In “Skateboard: Evolution and Art in California,” on view through May, the California Heritage Museum traces the progression of boards from pre-1950 to the present, showcasing the riders, designers, artists and manufacturers who propelled the homegrown activity into a worldwide cultural phenomenon. The location of this exhibit? It couldn’t be better. The museum is in the vortex of “Dog Town,” the Santa Monica/Ocean Park neighborhood that was home to pioneering skateboarders the Z-Boys and where some say modern skateboarding was born. Museum staff curator Michael Trotter curated and designed the exhibition in conjunction with guest curator, Z-boy Nathan Pratt.

More than 300 boards are mounted throughout the space. From a rare Malibu sidewalk surfboard by Champion -- featuring 1960s typography and a surfer on a longboard -- and a red Z-Flex board designed by skateboarding legend Jay Adams to an innovative eight-wheeled deck by skater and board designer Lonnie Toft, the walls are veritable photo album in board form.

“They’re small pieces of sculpture,” said Tobi Smith, executive director of the museum. “They’re like mini paintings. Many artists decided to use skateboards as a showcase for their art. It goes from the scooters to the present. We’re letting the boards tell their story.”

It started with metal roller skate wheels nailed to wooden crates. The boxy devices later simplified into planks of wood. And as surfing became increasingly popular in the late 1950s, the idea to surf the streets became a natural progression. In 1959, the world was introduced to the Roller Derby Skateboard, the first manufactured skateboard. It featured steel wheels, which offered little grip on most riding surfaces.

Once the 1960s rolled around, skateboarding had developed an impressive following. Makaha designed the first professional boards in 1963. Companies such as Jack’s and Hobie soon rolled out with their own sleek and speedy versions.

It wasn’t long before manufacturers were producing boards in bulk, in a variety of materials. There were clay wheels, the cheapest to manufacture. Solid oak planks. Polyurethane wheels. Others had brakes. Some boards even had foot straps, an ancestor to snowboards perhaps?
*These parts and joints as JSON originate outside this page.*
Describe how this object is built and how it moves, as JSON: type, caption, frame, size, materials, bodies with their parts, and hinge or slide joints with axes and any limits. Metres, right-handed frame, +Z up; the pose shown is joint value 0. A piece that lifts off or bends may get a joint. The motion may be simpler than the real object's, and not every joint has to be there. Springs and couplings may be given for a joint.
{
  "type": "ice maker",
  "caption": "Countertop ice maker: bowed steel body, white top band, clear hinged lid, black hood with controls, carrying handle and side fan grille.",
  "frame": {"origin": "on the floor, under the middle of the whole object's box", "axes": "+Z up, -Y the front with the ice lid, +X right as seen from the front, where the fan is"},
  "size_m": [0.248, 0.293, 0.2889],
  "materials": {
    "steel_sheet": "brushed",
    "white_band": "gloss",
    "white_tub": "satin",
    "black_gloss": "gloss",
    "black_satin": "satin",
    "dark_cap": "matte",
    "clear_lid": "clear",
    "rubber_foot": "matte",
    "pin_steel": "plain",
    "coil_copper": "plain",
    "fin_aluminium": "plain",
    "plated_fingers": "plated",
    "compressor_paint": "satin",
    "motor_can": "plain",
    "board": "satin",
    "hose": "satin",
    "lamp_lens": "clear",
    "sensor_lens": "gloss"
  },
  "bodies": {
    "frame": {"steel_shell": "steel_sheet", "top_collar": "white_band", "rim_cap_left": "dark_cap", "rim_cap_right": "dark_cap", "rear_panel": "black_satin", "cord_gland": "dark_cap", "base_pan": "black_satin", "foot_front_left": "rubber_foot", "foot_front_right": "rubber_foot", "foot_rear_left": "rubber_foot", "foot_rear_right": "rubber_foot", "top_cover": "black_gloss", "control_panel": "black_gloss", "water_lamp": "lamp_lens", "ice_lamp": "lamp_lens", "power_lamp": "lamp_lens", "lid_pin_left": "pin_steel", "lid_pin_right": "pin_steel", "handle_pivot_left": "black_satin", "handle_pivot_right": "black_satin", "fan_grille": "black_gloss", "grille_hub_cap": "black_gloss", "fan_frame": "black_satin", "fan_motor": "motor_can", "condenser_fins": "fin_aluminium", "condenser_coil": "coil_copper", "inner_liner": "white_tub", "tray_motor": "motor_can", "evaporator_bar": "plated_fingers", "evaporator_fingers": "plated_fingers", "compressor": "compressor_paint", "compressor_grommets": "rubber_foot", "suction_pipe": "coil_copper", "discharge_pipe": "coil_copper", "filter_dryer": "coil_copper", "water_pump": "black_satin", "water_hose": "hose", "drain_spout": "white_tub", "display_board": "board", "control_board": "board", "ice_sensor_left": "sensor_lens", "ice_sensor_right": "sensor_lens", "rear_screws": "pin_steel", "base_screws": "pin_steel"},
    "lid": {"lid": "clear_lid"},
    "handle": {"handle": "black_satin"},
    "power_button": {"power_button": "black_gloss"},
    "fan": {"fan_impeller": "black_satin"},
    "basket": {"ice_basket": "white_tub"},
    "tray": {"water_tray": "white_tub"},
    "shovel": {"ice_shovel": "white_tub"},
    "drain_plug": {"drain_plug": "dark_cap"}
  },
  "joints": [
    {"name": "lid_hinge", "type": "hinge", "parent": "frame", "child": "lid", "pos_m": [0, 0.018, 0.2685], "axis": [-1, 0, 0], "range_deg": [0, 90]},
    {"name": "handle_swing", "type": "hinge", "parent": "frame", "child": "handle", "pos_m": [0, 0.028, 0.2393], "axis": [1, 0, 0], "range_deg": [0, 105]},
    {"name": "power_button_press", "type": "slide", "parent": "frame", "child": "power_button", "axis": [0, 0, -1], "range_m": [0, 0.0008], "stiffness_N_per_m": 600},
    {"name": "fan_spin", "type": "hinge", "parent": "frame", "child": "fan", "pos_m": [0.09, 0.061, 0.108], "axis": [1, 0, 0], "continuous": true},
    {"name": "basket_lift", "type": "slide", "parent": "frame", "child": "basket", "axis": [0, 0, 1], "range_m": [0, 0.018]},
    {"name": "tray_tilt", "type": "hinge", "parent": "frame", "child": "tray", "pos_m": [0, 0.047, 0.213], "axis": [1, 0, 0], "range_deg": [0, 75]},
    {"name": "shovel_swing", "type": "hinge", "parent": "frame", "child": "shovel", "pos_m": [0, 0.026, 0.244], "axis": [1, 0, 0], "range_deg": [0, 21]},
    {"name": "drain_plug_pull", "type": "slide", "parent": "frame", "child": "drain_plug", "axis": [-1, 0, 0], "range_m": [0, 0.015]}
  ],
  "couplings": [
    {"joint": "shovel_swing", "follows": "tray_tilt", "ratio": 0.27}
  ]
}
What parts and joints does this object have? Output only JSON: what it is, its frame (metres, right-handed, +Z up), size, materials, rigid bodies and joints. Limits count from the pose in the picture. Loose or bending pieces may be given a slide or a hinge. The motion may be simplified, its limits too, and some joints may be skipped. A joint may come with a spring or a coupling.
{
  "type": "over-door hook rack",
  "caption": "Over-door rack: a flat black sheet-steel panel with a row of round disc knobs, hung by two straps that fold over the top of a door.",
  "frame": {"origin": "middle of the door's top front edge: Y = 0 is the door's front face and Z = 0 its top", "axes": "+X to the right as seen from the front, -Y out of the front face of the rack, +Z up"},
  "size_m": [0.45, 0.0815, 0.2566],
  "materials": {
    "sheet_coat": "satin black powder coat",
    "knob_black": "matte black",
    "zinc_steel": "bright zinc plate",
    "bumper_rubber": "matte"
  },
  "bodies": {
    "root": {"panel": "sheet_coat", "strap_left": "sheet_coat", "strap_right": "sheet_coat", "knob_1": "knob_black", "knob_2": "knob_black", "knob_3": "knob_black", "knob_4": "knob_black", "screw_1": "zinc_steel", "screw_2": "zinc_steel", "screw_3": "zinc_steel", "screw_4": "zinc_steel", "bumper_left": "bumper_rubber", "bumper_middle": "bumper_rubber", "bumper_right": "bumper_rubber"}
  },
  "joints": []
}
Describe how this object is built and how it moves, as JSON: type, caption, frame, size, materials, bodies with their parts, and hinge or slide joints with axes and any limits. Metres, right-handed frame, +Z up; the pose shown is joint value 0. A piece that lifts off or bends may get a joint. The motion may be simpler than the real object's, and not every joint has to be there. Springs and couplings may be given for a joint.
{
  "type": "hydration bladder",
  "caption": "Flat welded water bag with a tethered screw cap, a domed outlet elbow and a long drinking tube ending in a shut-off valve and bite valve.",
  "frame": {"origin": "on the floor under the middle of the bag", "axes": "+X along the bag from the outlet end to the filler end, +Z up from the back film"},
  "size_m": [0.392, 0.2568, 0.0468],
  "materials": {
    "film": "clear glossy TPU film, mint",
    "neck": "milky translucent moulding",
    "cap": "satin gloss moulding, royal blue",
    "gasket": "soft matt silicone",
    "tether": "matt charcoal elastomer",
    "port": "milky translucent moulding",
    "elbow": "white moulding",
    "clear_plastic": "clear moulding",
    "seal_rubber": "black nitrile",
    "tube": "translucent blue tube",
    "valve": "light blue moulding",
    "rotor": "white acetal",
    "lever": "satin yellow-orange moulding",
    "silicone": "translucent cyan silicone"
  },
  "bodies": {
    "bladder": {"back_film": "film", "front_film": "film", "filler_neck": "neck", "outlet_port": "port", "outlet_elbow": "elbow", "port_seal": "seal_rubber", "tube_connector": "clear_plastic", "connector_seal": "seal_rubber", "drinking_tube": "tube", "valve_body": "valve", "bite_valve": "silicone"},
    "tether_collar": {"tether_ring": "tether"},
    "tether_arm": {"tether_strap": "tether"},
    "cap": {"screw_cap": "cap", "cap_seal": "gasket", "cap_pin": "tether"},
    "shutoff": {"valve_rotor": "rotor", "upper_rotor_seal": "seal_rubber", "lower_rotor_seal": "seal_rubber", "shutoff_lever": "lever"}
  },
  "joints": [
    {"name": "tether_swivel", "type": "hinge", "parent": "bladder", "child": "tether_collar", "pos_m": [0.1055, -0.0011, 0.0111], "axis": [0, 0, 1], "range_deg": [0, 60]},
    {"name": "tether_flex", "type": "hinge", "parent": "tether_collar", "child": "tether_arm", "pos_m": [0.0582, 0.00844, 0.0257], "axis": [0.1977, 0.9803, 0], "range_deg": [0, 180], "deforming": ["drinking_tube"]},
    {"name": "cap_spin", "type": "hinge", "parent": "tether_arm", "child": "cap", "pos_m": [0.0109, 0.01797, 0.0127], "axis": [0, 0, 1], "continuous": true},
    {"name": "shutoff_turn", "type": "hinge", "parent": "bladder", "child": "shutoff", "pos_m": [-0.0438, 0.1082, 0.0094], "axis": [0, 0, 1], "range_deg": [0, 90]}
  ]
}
They curved to look like rockets or flared to resemble fish tails.

Whatever the form, riders rode the concrete waves. They slid and skidded down streets and sidewalks. Did jumps and tricks on homemade ramps. “They surfed on concrete,” Trotter said. “They could do trips and spins and turn-arounds. The idea was how to maneuver and what you can do. It stopped being so much about speed and more about the dynamics of it.”

And it also became about the art of it. Collages of stickers adorn some. A few have scrawled marker drawings. Boards of the ‘90s feature Japanese anime figures.
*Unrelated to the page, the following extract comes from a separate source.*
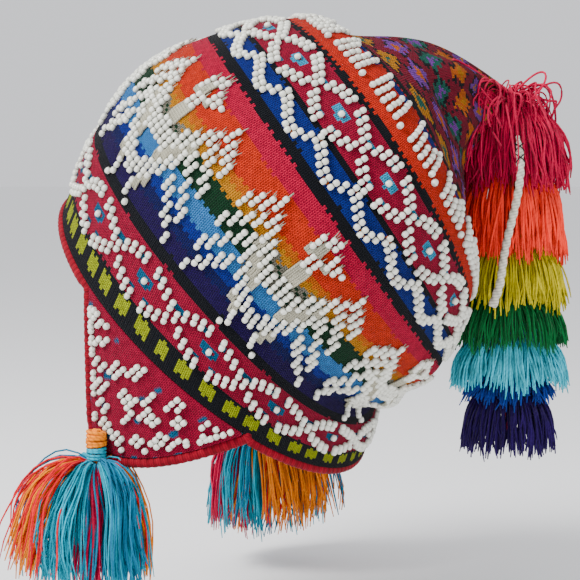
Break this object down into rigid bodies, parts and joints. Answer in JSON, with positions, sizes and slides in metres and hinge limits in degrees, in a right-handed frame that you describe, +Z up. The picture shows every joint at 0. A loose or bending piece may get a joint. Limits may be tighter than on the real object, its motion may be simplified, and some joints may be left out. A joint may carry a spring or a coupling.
{
  "type": "knitted chullo hat",
  "caption": "Knitted hat with ear flaps, patterned bead and colour bands, a flap tassel each side and a drooping tail with a long tiered tassel.",
  "frame": {"origin": "where the top of the wearer's head meets the inside of the knitting, midway between the ear flaps", "axes": "+Z up, -Y the way the wearer faces, +X the wearer's left side"},
  "size_m": [0.2545, 0.2427, 0.2778],
  "materials": {
    "knit_crown": "matt wool knitting in bands of many colours",
    "knit_flap": "matt crimson wool knitting",
    "crochet_binding": "matt red wool crochet",
    "orange_yarn": "soft spun yarn",
    "turquoise_yarn": "soft spun yarn",
    "mixed_yarn": "soft spun yarn in red, orange, turquoise and crimson",
    "crimson_yarn": "soft spun yarn",
    "coral_yarn": "soft spun yarn",
    "yellow_yarn": "soft spun yarn",
    "green_yarn": "soft spun yarn",
    "sky_yarn": "soft spun yarn",
    "blue_yarn": "soft spun yarn",
    "violet_yarn": "soft spun yarn",
    "ivory_yarn": "plied ivory wool",
    "glass_beads": "opaque ivory glass seed beads"
  },
  "bodies": {
    "root": {"crown": "knit_crown", "ear_flap_left": "knit_flap", "ear_flap_right": "knit_flap", "edge_binding": "crochet_binding", "orange_wrap_left": "orange_yarn", "orange_wrap_right": "orange_yarn", "turquoise_wrap_left": "turquoise_yarn", "turquoise_wrap_right": "turquoise_yarn", "flap_tassel_left": "mixed_yarn", "flap_tassel_right": "mixed_yarn", "tail_tassel_cord": "crimson_yarn", "tier_crimson": "crimson_yarn", "tier_coral": "coral_yarn", "tier_yellow": "yellow_yarn", "tier_green": "green_yarn", "tier_turquoise": "sky_yarn", "tier_blue": "blue_yarn", "tier_violet": "violet_yarn", "white_drop_cord": "ivory_yarn"}
  },
  "joints": []
}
“The way the board looked said a lot about its rider,” Trotter said. “It revealed their personality. They really used the board as a canvas. You’ll see political statements on them, images that express social satire.”

The timeline of skateboards is comprised by boards on loan from Skatelab, South Bay Skates, Santa Barbara Surf Museum and others. The board gallery is supplemented with photographs and art documenting the boards and the personalities who rode them.

The exhibit comes on the heels of a few related exhibits in Huntington Beach, Vancouver, Canada and elsewhere. A full series of events, including talks and autograph sessions, will take place throughout the exhibit run at the museum and the downtown Santa Monica Library.